The lines to return are those from the one containing "knot_x = KNOT_CENTRE[0]" down to the one containing "LABEL_LEVEL = LAYER", inclusive; return them exactly and nothing else.

---*---

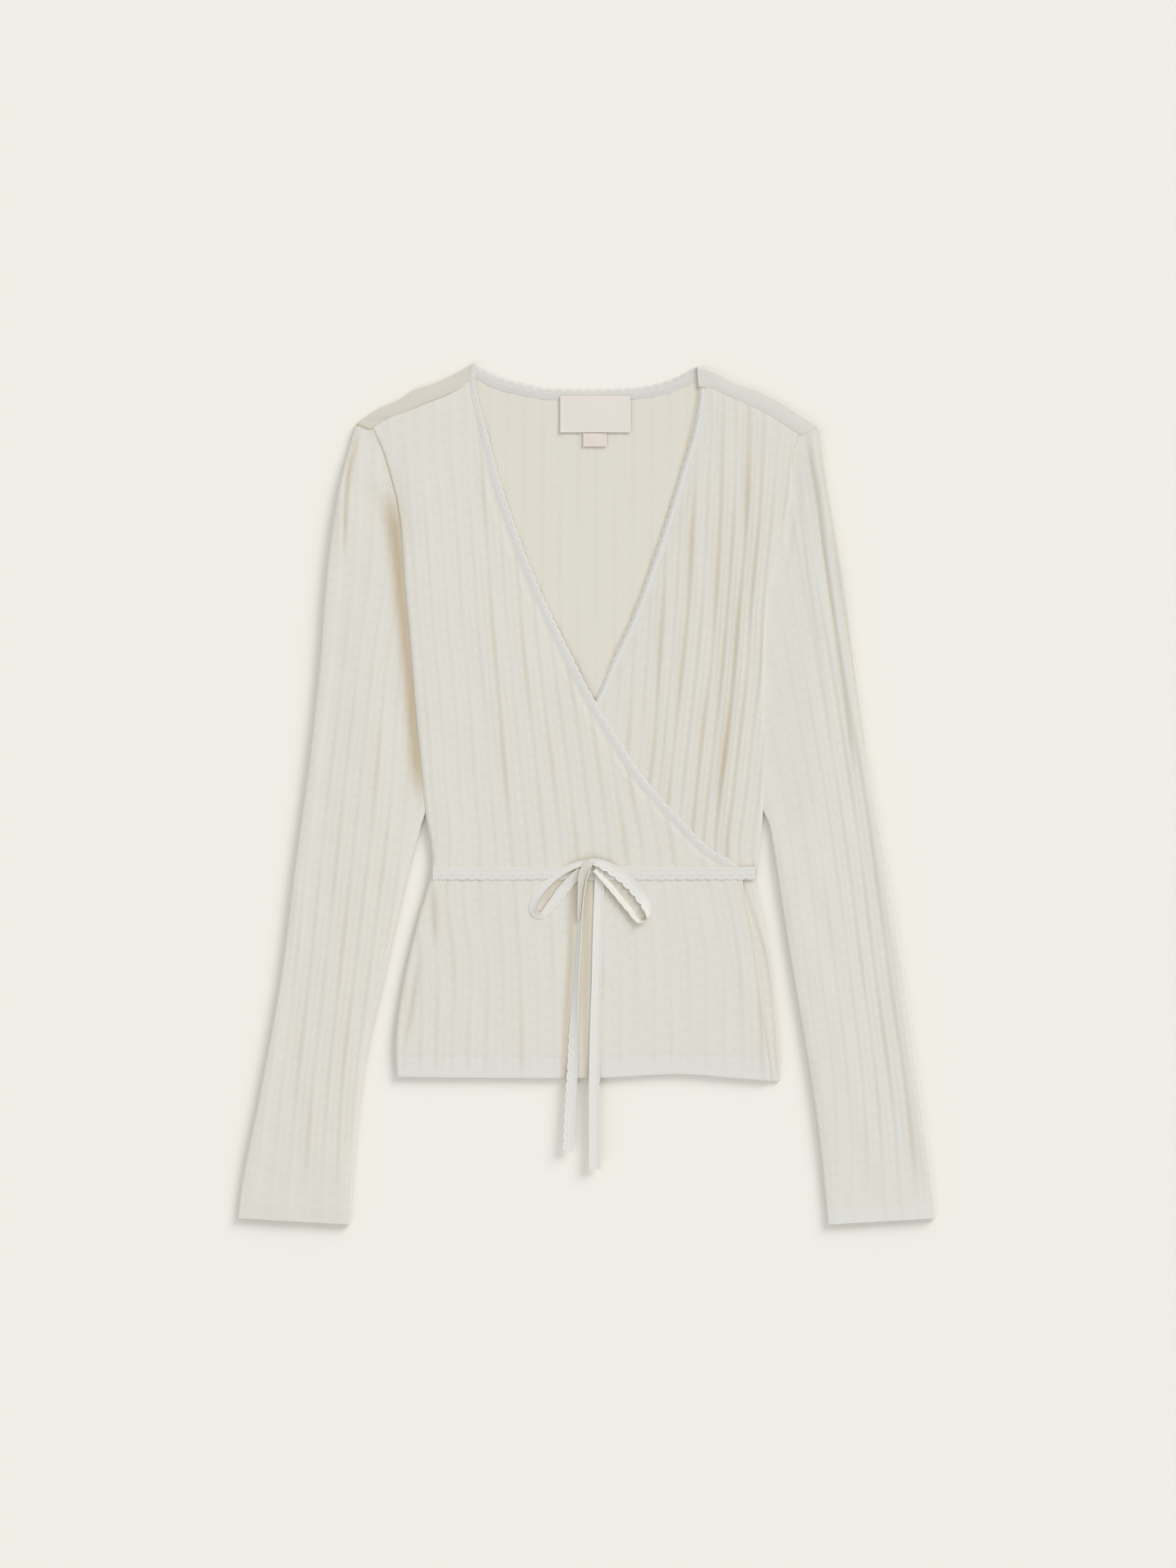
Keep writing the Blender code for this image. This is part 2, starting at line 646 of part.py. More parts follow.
def make_cardigan():
    """All pieces of the cardigan."""
    knit = knit_material("pointelle_knit", KNIT, 0.9)
    trim = knit_material("scallop_trim", TRIM_KNIT, 0.85)
    woven = knit_material("woven_label", LABEL_WEAVE, 0.6)

    over = Front(1, NECK_RIGHT, STRIP_RIGHT, OVER_LEVEL, SEAM_OVER_LEVEL)
    under = Front(2, NECK_LEFT, STRIP_LEFT, UNDER_LEVEL, UNDER_LEVEL)
    make_back(knit)
    make_front("front_right", over, knit)
    make_front("front_left", under, knit)

    make_strip("shoulder_right", STRIP_RIGHT, OVER_LEVEL, knit)
    make_strip("shoulder_left", STRIP_LEFT, UNDER_LEVEL, knit)

    sleeve_right = Sleeve(1, SLEEVE_RIGHT_OUTER, SLEEVE_RIGHT_INNER, SLEEVE_FOLDS_RIGHT,
                          SEAM_OVER_LEVEL)
    sleeve_left = Sleeve(2, SLEEVE_LEFT_OUTER, SLEEVE_LEFT_INNER, SLEEVE_FOLDS_LEFT,
                         UNDER_LEVEL)
    make_sleeve("sleeve_right", sleeve_right, knit)
    make_sleeve("sleeve_left", sleeve_left, knit)

    even = list(np.linspace(0.0, 1.0, NECK_STEPS + 1))
    drop = OVER_LEVEL - UNDER_LEVEL
    make_flat_band("trim_neck_right", NECK_RIGHT, neck_stations(over), TRIM_WIDTH, OVER_LEVEL,
                   trim, drop)
    make_flat_band("trim_neck_left", NECK_LEFT, neck_stations(under), TRIM_WIDTH, UNDER_LEVEL,
                   trim)
    make_flat_band("trim_neck_back", NECK_BACK, even, BACK_TRIM_WIDTH, BACK_LEVEL, trim)

    knot_x = KNOT_CENTRE[0]
    make_waist_band("tie_band_right", WAIST_BAND_ENDS[0], knot_x - SEAM / 2, over, trim)
    make_waist_band("tie_band_left", knot_x + SEAM / 2, WAIST_BAND_ENDS[1], over, trim)
    make_knot(trim)
    make_loose_band("bow_loop_right", LOOP_RIGHT, trim, 22)
    make_loose_band("bow_loop_left", LOOP_LEFT, trim, 22)
    make_loose_band("tie_end_right", END_RIGHT, trim, 18)
    make_loose_band("tie_end_left", END_LEFT, trim, 14)

    make_label("label_main", LABEL_MAIN, woven)
    make_label("label_size", LABEL_SIZE, woven)


clear_scene()
make_cardigan()
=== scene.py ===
"""The looks of a knitted wrap cardigan laid flat on a pale surface.

The wearer's right is at -X, the neck is towards +Y, and +Z is up off the surface. Tables
are in millimetres, and models are in metres. Each piece is a fine shell on the form of
the solid that it replaces, with the knit's ribs and creases raised on it.
"""
import math

import bpy
import numpy as np
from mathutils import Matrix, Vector


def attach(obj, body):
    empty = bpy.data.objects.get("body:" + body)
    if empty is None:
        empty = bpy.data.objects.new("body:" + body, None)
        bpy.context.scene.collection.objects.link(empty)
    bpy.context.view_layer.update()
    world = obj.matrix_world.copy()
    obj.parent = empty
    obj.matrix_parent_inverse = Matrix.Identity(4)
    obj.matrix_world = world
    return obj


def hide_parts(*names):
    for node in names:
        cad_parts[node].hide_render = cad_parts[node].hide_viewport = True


MM = 0.001
CLOTH_NAME = "_cloth"   # what a piece's name adds to its node's
EDGE_SHARE = 0.12       # how near an edge its extra line of points is, as a share of a step

# ---- sizes of the garment

CLOTH = 1.3             # thickness of the knit
BAND_CLOTH = 0.8        # thickness of the neckline trims and of the bow
LABEL_CLOTH = 0.7
LABEL_LIFT = 0.5        # how far a label stands off the back, besides the usual gap
SEAM = 0.4              # gap along a seam
LAYER_GAP = 0.35        # air between two layers of cloth
LAYER = CLOTH + LAYER_GAP

# Levels of the middle of each layer of cloth
BACK_LEVEL = CLOTH / 2
UNDER_LEVEL = 2.4
OVER_LEVEL = UNDER_LEVEL + LAYER
TIE_LEVEL = 5.9
SLEEVE_LEVEL = 3.9
SEAM_OVER_LEVEL = 3.6
FOLD_UNDER_LEVEL = 3.6
LABEL_LEVEL = LAYER + LABEL_CLOTH / 2 + LABEL_LIFT

HEM_Y = -216.0
WAIST_Y = -56.0
UNDERARM_Y = 112.0
SHOULDER_Y = 277.0
HEM_DEPTH = 16.0        # turned hem of the body
CUFF_DEPTH = 12.0       # turned hem of a sleeve
HEM_SINK = 0.6          # how far the fronts sink to the layers below them at the hem
GROOVE_WIDTH = 0.9      # half width of the stitched groove along a hem
GROOVE_DEPTH = 0.1
PANEL_LIFT = 0.5        # how far the fronts and sleeves are puffed up above their levels

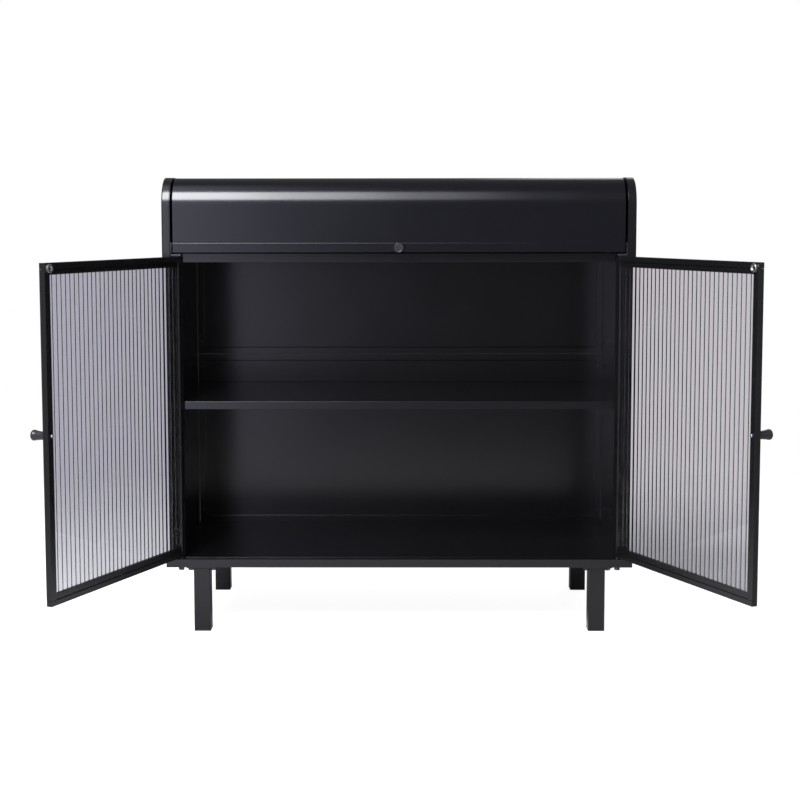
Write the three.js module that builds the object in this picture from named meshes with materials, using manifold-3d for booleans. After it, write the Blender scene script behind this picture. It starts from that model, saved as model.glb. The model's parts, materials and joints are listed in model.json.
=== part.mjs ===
// A free-standing steel media cabinet: a bull-nosed lift-up lid over two shelved bays, closed by a pair of
// pivot-hung doors of fluted glass. Millimetres, +Z up, +Y to the back. The origin is on the floor, in the
// middle of the width, in the plane of the side panels' front rims. The doors stand open and the lid is shut.
import * as THREE from "three";
import { mergeVertices } from "three/addons/utils/BufferGeometryUtils.js";
import Module from "manifold-3d";

const wasm = await Module();
wasm.setup();

// ---------- driving dimensions ----------
const WIDTH = 900;
const DEPTH = 380;
const HEIGHT = 878; // floor to the top of the side panels
const SHEET = 1.2; // folded steel sheet
const LID_SHEET = 1.5;
const FIT = 0.3; // between pieces that touch
const SIDE_THICKNESS = 16.2; // side panel with its inner wall
const NOSE_RADIUS = 54; // rounded top front of the side panels

const LEG_HEIGHT = 128; // floor to the underside of the base
const LEG_WIDTH = 32;
const LEG_WALL = 2;
const LEG_PLATE = 60;
const LEG_PLATE_THICKNESS = 2.7;
const LEG_PLATE_GAP = 2.5; // leg plate to the washer of the pivot bolt beside it
const LEG_FACE_INSET = 10; // front or back of the base to the face of a leg
const GLIDE_THICKNESS = 2.7;
const GLIDE_PLUG = 11;

const BASE_HEIGHT = 15.5;
const BASE_FLANGE = 30;
const FLOOR_SETBACK = 14; // floor panel behind the front lip of the base
const SHELF_FRONT_GAP = 0.6; // shelf and deck behind the doors' hinge edges and magnets
const SHELF_HEIGHT = 15;
const SHELF_TOP = 304; // above the floor panel
const DECK_HEIGHT = 17;
const LID_FRONT_HEIGHT = 142; // bottom edge of the lid to the top of the side panels
const LID_GAP = 2.4; // deck to the bottom edge of the lid

const BACK_BAND = 14; // raised edge of each back panel
const BACK_BAND_DEPTH = 5.2;
const BACK_INSET = 8.5; // back face of the panels in from the back of the cabinet

const CLIP_LENGTH = 16;
const CLIP_REACH = 12.5;
const CLIP_THICKNESS = 1.7;
const CLIP_DROP = 14;
const CLIP_INSET = 60; // from the front and back edges of the shelf

const LID_SIDE_GAP = 4.8;
const LID_SETBACK = 1.2; // lid face behind the side rims, and below them on top
const LID_STRIP = 18; // thicker strip along the bottom edge
const LID_RETURN = 30; // folded edges of the lid
const LID_HINGE_INSET = 31; // hinge line in from the back
const LID_SEAM = 3; // between the lid and the rail behind it
const HINGE_RADIUS = 2.4;
const HINGE_PIN_RADIUS = 1.2;
const HINGE_LEAF = 12;
const HINGE_LEAF_THICKNESS = 1;
const HINGE_END_INSET = 12;
const HINGE_KNUCKLES = 9;
const REAR_RAIL_DROP = 26;
const BUMPER_RADIUS = 5;

const DOOR_THICKNESS = 11;
const DOOR_SETBACK = 1.5;
const DOOR_EDGE_GAP = 3.8; // hinge edge to the inner wall
const DOOR_MEETING_GAP = 3;
const DOOR_BOTTOM_GAP = 4.5; // above the base
const DOOR_TOP_GAP = 8; // below the lid
const PIVOT_INSET = 8.5; // pivot from the hinge edge of the door
const STILE_WIDTH = 14;
const RAIL_HEIGHT = 10;
const BEAD_HEIGHT = 10;
const BEAD_THICKNESS = 2;
const GLASS_THICKNESS = 4.6;
const GLASS_REED_RISE = 1.5;
const GLASS_REED_PITCH = 12.7;
const GLASS_HOLD = 1.7; // glass held in each stile
const DOOR_LIP = 2.2; // metal left in front of the glass

const PIN_RADIUS = 2.5;
const PIN_ROOF = 1; // metal left in the rail past the end of the pivot's bore
const BUSH_WALL = 1.2;
const BUSH_FLANGE = 1;
const BUSH_FLANGE_THICKNESS = 0.8;
const BOLT_RADIUS = 3;
const BOLT_HEAD_ACROSS = 10;
const BOLT_HEAD_HEIGHT = 4;
const WASHER_RADIUS = 6;
const WASHER_THICKNESS = 1.3;
const BRACKET_THICKNESS = 3;
const BRACKET_TAB = 1.7;
const BRACKET_TAB_HEIGHT = 22;
const BRACKET_HALF_DEPTH = 5.5;

const KNOB_LENGTH = 27;
const KNOB_HEAD_RADIUS = 9.5;
const KNOB_NECK_RADIUS = 6.8;
const KNOB_SCREW_GAP = 0.8; // screw to the edge of the glass
const SCREW_RADIUS = 1.5;
const SCREW_HEAD_RADIUS = 3;
const SCREW_HEAD_HEIGHT = 2;
const SCREW_REACH = 14; // thread inside the knob
const MAGNET_RADIUS = 7.6;
const MAGNET_THICKNESS = 4.6;
const MAGNET_HOLE_RADIUS = 2;
const MAGNET_EDGE_INSET = 10;
const MAGNET_DROP = 9.5; // below the top of the door

const LEFT_DOOR_OPEN = 113.4; // degrees from closed
const RIGHT_DOOR_OPEN = 115.4;

// ---------- sizes that follow ----------
const halfWidth = WIDTH / 2;
const wallInside = halfWidth - SIDE_THICKNESS;
const bayHalf = wallInside - FIT; // pieces that span between the inner walls
const baseTop = LEG_HEIGHT + BASE_HEIGHT;
const sideBottom = baseTop + FIT;
const floorTop = sideBottom + SHEET;
const lidBottom = HEIGHT - LID_FRONT_HEIGHT;
const deckTop = lidBottom - LID_GAP;
const shelfTop = floorTop + SHELF_TOP;
const backRear = DEPTH - BACK_INSET;
const backFront = backRear - BACK_BAND_DEPTH;
const insideBack = backFront - FIT; // back edge of the floor, shelf and deck
const noseCentreZ = HEIGHT - NOSE_RADIUS;
const lidTop = HEIGHT - LID_SETBACK;
const lidHalf = wallInside - LID_SIDE_GAP;
const hingeY = DEPTH - LID_HINGE_INSET;
const leafBottom = lidTop + FIT;
const hingeZ = leafBottom + HINGE_RADIUS;
const lidRear = hingeY - LID_SEAM / 2;
const railFront = hingeY + LID_SEAM / 2;
const stripMiddle = lidBottom + LID_STRIP / 2;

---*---

§ **Answer in full**:
    knot_x = KNOT_CENTRE[0]
    make_waist_band("tie_band_right", WAIST_BAND_ENDS[0], knot_x - SEAM / 2, over, trim)
    make_waist_band("tie_band_left", knot_x + SEAM / 2, WAIST_BAND_ENDS[1], over, trim)
    make_knot(trim)
    make_loose_band("bow_loop_right", LOOP_RIGHT, trim, 22)
    make_loose_band("bow_loop_left", LOOP_LEFT, trim, 22)
    make_loose_band("tie_end_right", END_RIGHT, trim, 18)
    make_loose_band("tie_end_left", END_LEFT, trim, 14)

    make_label("label_main", LABEL_MAIN, woven)
    make_label("label_size", LABEL_SIZE, woven)


clear_scene()
make_cardigan()
=== scene.py ===
"""The looks of a knitted wrap cardigan laid flat on a pale surface.

The wearer's right is at -X, the neck is towards +Y, and +Z is up off the surface. Tables
are in millimetres, and models are in metres. Each piece is a fine shell on the form of
the solid that it replaces, with the knit's ribs and creases raised on it.
"""
import math

import bpy
import numpy as np
from mathutils import Matrix, Vector


def attach(obj, body):
    empty = bpy.data.objects.get("body:" + body)
    if empty is None:
        empty = bpy.data.objects.new("body:" + body, None)
        bpy.context.scene.collection.objects.link(empty)
    bpy.context.view_layer.update()
    world = obj.matrix_world.copy()
    obj.parent = empty
    obj.matrix_parent_inverse = Matrix.Identity(4)
    obj.matrix_world = world
    return obj


def hide_parts(*names):
    for node in names:
        cad_parts[node].hide_render = cad_parts[node].hide_viewport = True


MM = 0.001
CLOTH_NAME = "_cloth"   # what a piece's name adds to its node's
EDGE_SHARE = 0.12       # how near an edge its extra line of points is, as a share of a step

# ---- sizes of the garment

CLOTH = 1.3             # thickness of the knit
BAND_CLOTH = 0.8        # thickness of the neckline trims and of the bow
LABEL_CLOTH = 0.7
LABEL_LIFT = 0.5        # how far a label stands off the back, besides the usual gap
SEAM = 0.4              # gap along a seam
LAYER_GAP = 0.35        # air between two layers of cloth
LAYER = CLOTH + LAYER_GAP

# Levels of the middle of each layer of cloth
BACK_LEVEL = CLOTH / 2
UNDER_LEVEL = 2.4
OVER_LEVEL = UNDER_LEVEL + LAYER
TIE_LEVEL = 5.9
SLEEVE_LEVEL = 3.9
SEAM_OVER_LEVEL = 3.6
FOLD_UNDER_LEVEL = 3.6
LABEL_LEVEL = LAYER + LABEL_CLOTH / 2 + LABEL_LIFT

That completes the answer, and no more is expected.